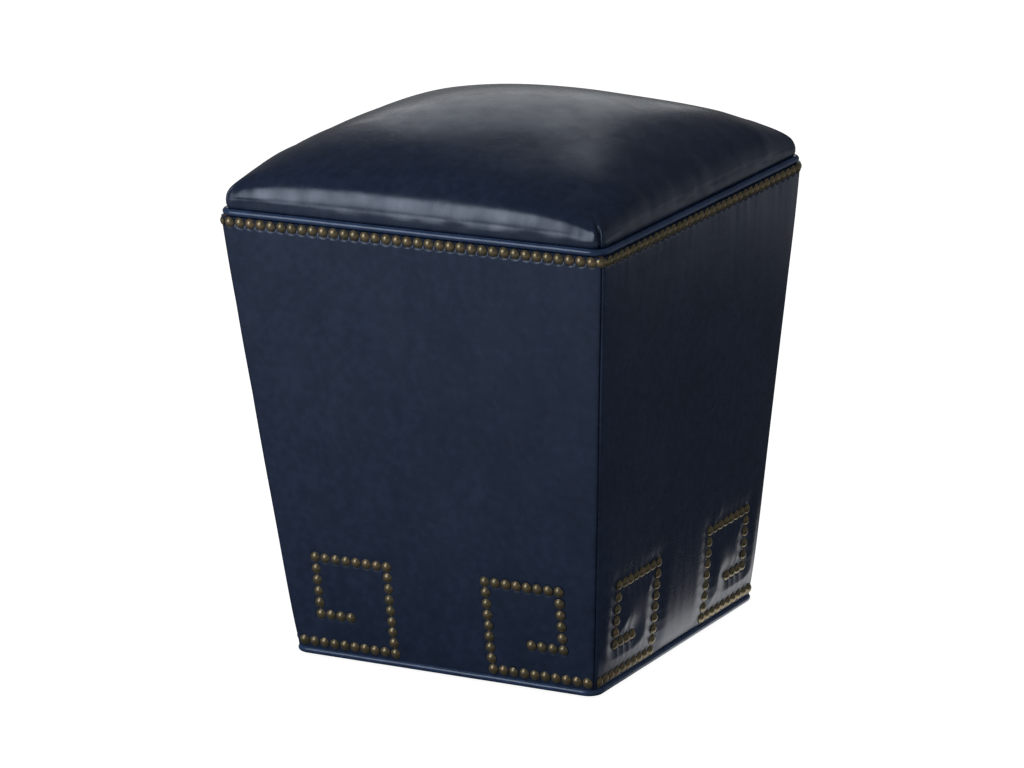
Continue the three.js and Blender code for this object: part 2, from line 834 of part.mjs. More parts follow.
// Seat
addPiece("seat_deck", seatDeck(), finishes.plywood);
addPiece("seat_foam", seatFoam(), finishes.foam);
addPiece("seat_wrap", seatWrap(), finishes.padding);
addPiece("seat_cover", seatCover(), finishes.leather);

// Decorative nails: the Greek keys start close to two opposite corners and further from the others
sideNames.forEach((side, face) => {
  const isOddFace = face % 2 === 1;
  const leftMargin = nailHeadDiameter / 2 + (isOddFace ? keyCornerGapTight : keyCornerGapLoose);
  const rightMargin = nailHeadDiameter / 2 + (isOddFace ? keyCornerGapLoose : keyCornerGapTight);
  addPiece(`nails_top_${side}`, nailRun(topRowPlaces()), finishes.nail, face);
  addPiece(`nail_corner_${face + 1}`, cornerNail(), finishes.nail, face);
  addPiece(`nails_key_${side}_left`, nailRun(keyPlaces(1, leftMargin)), finishes.nail, face);
  addPiece(`nails_key_${side}_right`, nailRun(keyPlaces(-1, rightMargin)), finishes.nail, face);
});

export default stool;
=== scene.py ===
# Looks of the upholstered footstool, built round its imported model.
# Metres, +Z up, origin on the floor under the middle of the stool. Faces are numbered 0 front (-Y),
# 1 right (+X), 2 back (+Y), 3 left (-X); each is shaped as the front one, then turned about Z.
import math
import random

import bpy
import numpy as np
from mathutils import Matrix, Vector, noise


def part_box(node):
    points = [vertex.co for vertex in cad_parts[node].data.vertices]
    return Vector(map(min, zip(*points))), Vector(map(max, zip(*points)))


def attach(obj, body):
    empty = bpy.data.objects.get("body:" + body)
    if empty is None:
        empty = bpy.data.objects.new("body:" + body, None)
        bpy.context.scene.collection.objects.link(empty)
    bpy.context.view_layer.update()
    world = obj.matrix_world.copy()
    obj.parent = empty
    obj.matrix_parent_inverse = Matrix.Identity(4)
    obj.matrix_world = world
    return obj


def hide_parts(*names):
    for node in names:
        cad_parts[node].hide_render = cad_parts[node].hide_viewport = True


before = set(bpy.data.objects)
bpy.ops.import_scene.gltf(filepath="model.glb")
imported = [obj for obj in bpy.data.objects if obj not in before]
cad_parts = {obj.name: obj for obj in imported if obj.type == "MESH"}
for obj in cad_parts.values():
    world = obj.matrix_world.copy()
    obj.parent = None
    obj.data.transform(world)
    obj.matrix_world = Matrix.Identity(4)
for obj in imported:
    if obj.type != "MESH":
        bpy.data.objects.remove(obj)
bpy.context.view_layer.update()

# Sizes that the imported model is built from
BODY_WIDTH_AT_TOP_NAILS = 0.4354
BODY_WIDTH_AT_BOTTOM_NAILS = 0.3492
NAIL_ROW_SPACING = 0.4475
FLOOR_TO_WELT = 0.004
JOINT_GAP = 0.0003
LEATHER_THICKNESS = 0.0016
FIELD_RISE = 0.0028
FIELD_FADE_BOTTOM = 0.020
FIELD_FADE_TOP = 0.035
PADDING_AT_NAILS = 0.0011
WELT_DIAMETER = 0.007
WELT_FLANGE_THICKNESS = 0.0014
WELT_FLANGE_REACH = 0.018
WELT_CORNER_RADIUS = 0.012
BOTTOM_WELT_INSET = 0.0012
TOP_WELT_INSET = 0.0017
NAIL_DIAMETER = 0.011
NAIL_HEIGHT = 0.0034
BOTTOM_NAIL_INSET = 0.0073
TOP_NAIL_INSET = 0.0052
NAILS_PER_TOP_ROW = 35
KEY_PITCH = 0.012
KEY_SHORT_COLUMN_PITCH = 0.0126
KEY_COUNTS = {"bottom": 10, "long_column": 9, "top": 8, "short_column": 6, "inner": 4}
KEY_CORNER_GAP_TIGHT = 0.0025
KEY_CORNER_GAP_LOOSE = 0.006
DECK_THICKNESS = 0.015
SEAT_LIP_WIDTH = 0.016
SEAT_BASE_ABOVE_WELT = 0.003
SEAT_CORNER_RADIUS = 0.012
SEAT_BULGE_ABOVE_WELT = 0.0105

# Heights and half widths worked out from them
WELT_RADIUS = WELT_DIAMETER / 2
BOTTOM_WELT_Z = FLOOR_TO_WELT + WELT_RADIUS
FRAME_BOTTOM_Z = BOTTOM_WELT_Z + WELT_RADIUS + JOINT_GAP
BOTTOM_NAIL_Z = FRAME_BOTTOM_Z + BOTTOM_NAIL_INSET
TOP_NAIL_Z = BOTTOM_NAIL_Z + NAIL_ROW_SPACING
FRAME_TOP_Z = TOP_NAIL_Z + TOP_NAIL_INSET
TOP_WELT_Z = FRAME_TOP_Z + JOINT_GAP + WELT_RADIUS
LIP_BOTTOM_Z = FRAME_TOP_Z + JOINT_GAP + WELT_FLANGE_THICKNESS + JOINT_GAP
LIP_TOP_Z = LIP_BOTTOM_Z + LEATHER_THICKNESS
DECK_TOP_Z = LIP_TOP_Z + JOINT_GAP + DECK_THICKNESS
SEAT_BASE_Z = TOP_WELT_Z + SEAT_BASE_ABOVE_WELT
SEAT_BULGE_Z = TOP_WELT_Z + SEAT_BULGE_ABOVE_WELT
BOTTOM_NAIL_HALF = BODY_WIDTH_AT_BOTTOM_NAILS / 2
TOP_NAIL_HALF = BODY_WIDTH_AT_TOP_NAILS / 2
SIDE_SLOPE = (TOP_NAIL_HALF - BOTTOM_NAIL_HALF) / NAIL_ROW_SPACING
SIDE_ANGLE = math.atan(SIDE_SLOPE)
FRAME_INSET = LEATHER_THICKNESS + JOINT_GAP + PADDING_AT_NAILS + JOINT_GAP
TOP_WELT_HALF = TOP_NAIL_HALF - TOP_WELT_INSET
BOTTOM_WELT_HALF = BOTTOM_NAIL_HALF - BOTTOM_WELT_INSET
SEAT_HALF = TOP_WELT_HALF
SEAT_FOOT_HALF = TOP_WELT_HALF - WELT_RADIUS - JOINT_GAP
NAIL_RADIUS = NAIL_DIAMETER / 2
SIDE_NAMES = ("front", "right", "back", "left")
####
→ Written task
Point out every line holding the string "node" and copy it.

→ The response
def part_box(node):
    points = [vertex.co for vertex in cad_parts[node].data.vertices]
    for node in names:
        cad_parts[node].hide_render = cad_parts[node].hide_viewport = True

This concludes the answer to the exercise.